Our local union picked three of us to see what New Kensington intended to do, so we borrowed Dean's car, three of us, and
went and drove the thing there, and it broke down in the middle of the
night. We set there all night in West Virginia with it pretty cold. I
didn't know how cold; I knew I froze. I knocked on a guy's door to ask
for a drink of water. I went out to get the dipper out of the bucket,
and the bucket and all came up, because there was ice all over the
place. [Laughter] But we finally got there
and met with the head of the Aluminum Council, a fellow Worth Williams
[unclear], and he was nice to us. Told us not to go over there; they were
a gang of communists over there in New Kensington, [UNCLEAR] to stay with the AF of L. But we were permitted to go over to New
Kensington with this provision: that we were fraternal delegates and had
no right to vote on anything that they brought up over there. But they
insisted that we vote right on, although we weren't authorized to. And
wrote up a constitution, elected a head of the Aluminum Workers of
America, which was an international. They intended [UNCLEAR] later on to take in Canada, and they got the thing set up. One thing
that I was primarily interested in in setting up an international was
the autonomy of the local unions. We didn't want to submerge all our
activities under the restrictive head of the international. [Laughter] We wanted to keep as much local
autonomy as possible. And that was my objective all the way through,
writing the constitution, to give every local the right to run pretty
much as it wanted to, and I think we did a good job on the constitution.

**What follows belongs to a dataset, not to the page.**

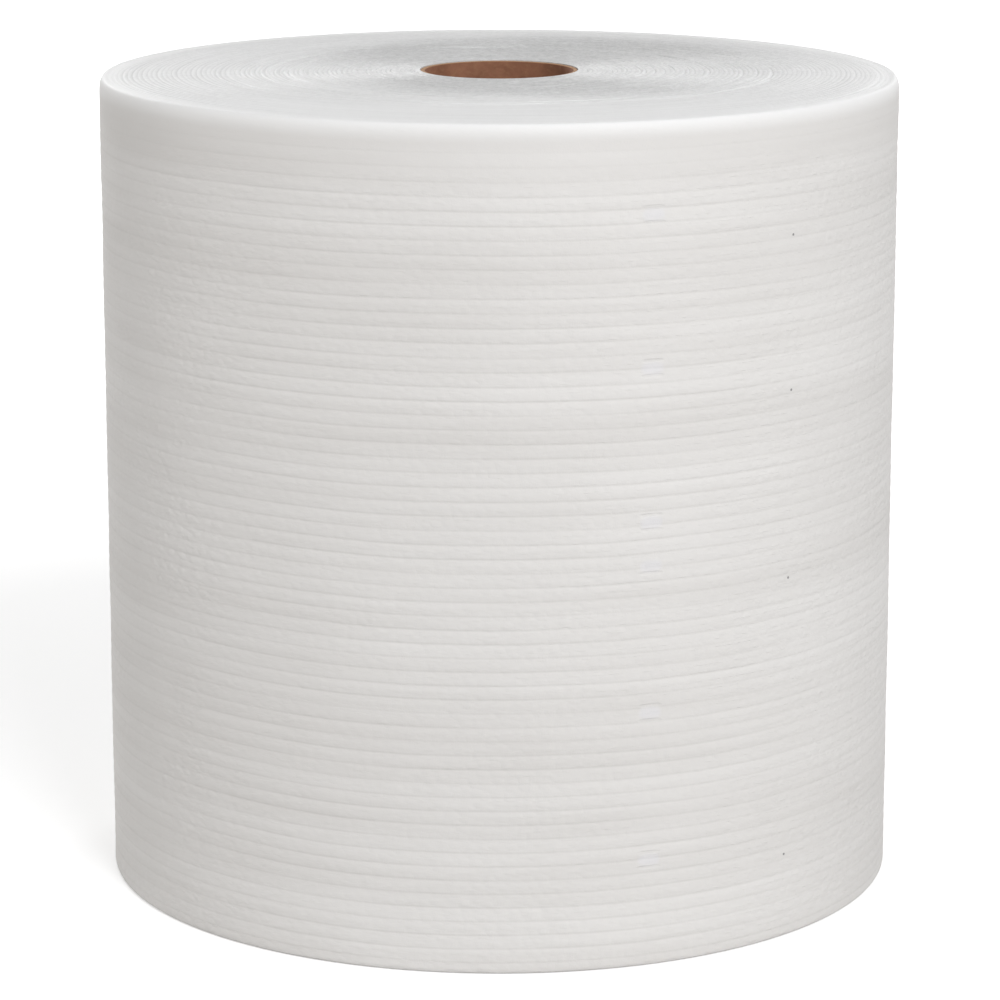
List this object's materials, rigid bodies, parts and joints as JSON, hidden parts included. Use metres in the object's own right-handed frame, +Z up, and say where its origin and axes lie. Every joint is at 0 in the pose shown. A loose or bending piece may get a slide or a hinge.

Then we came back, and though the union was small—at the time, we hadn't
made much progress in signing up members—we had to sell the idea of
switching over to the local union, and it wasn't too much trouble.
Because they could see the advantages of being in one bargaining unit;
whereas when the union was divided up into activities, then the company
could play the machinists off against the electricians and so on, and
[UNCLEAR]. So we agreed to switch over to the CIO.
And I read or knew the AF of L had impounded &29,000 of New
Kensington's money [Laughter] , because
they were pulling out. And on the floor over there at New Kensington,
they called it. . . . This guy that met us up there, Williams, the head
of the Aluminum Council, they were kind of, you know what you could
think of [Laughter] . And so we came down.
We also had to handle grievance cases in Pittsburgh. We came down from a
grievance case, and he bought a newspaper. And it was on the front page
of the newspaper all they'd called him over there, and we'd had a part
in it. [Laughter] He started to unroll it,
and we talked to him right fast, and he'd roll it back up and he'd
unroll it again. He got away before he read what everybody over there
had called him. But while we were there handling the grievance case, the
president of Alcoa in Tennessee was there, and he said to the executive
vice-president of Alcoa, "What are you going to do about our demands in
Alcoa at Maryville?" And he said, "You've had my last word." He said,
"Well, I have to go home and call a strike." And he said, "Well, you've
had my last word on it." We all had met there together once. So after we
came down, I said, "Don't go home and call a strike. Come on and join in
with New Kensington and Badin, and you won't have to call a strike, in
all probability." "No, I'm going home and call a strike," which he did.
So we went over to visit him.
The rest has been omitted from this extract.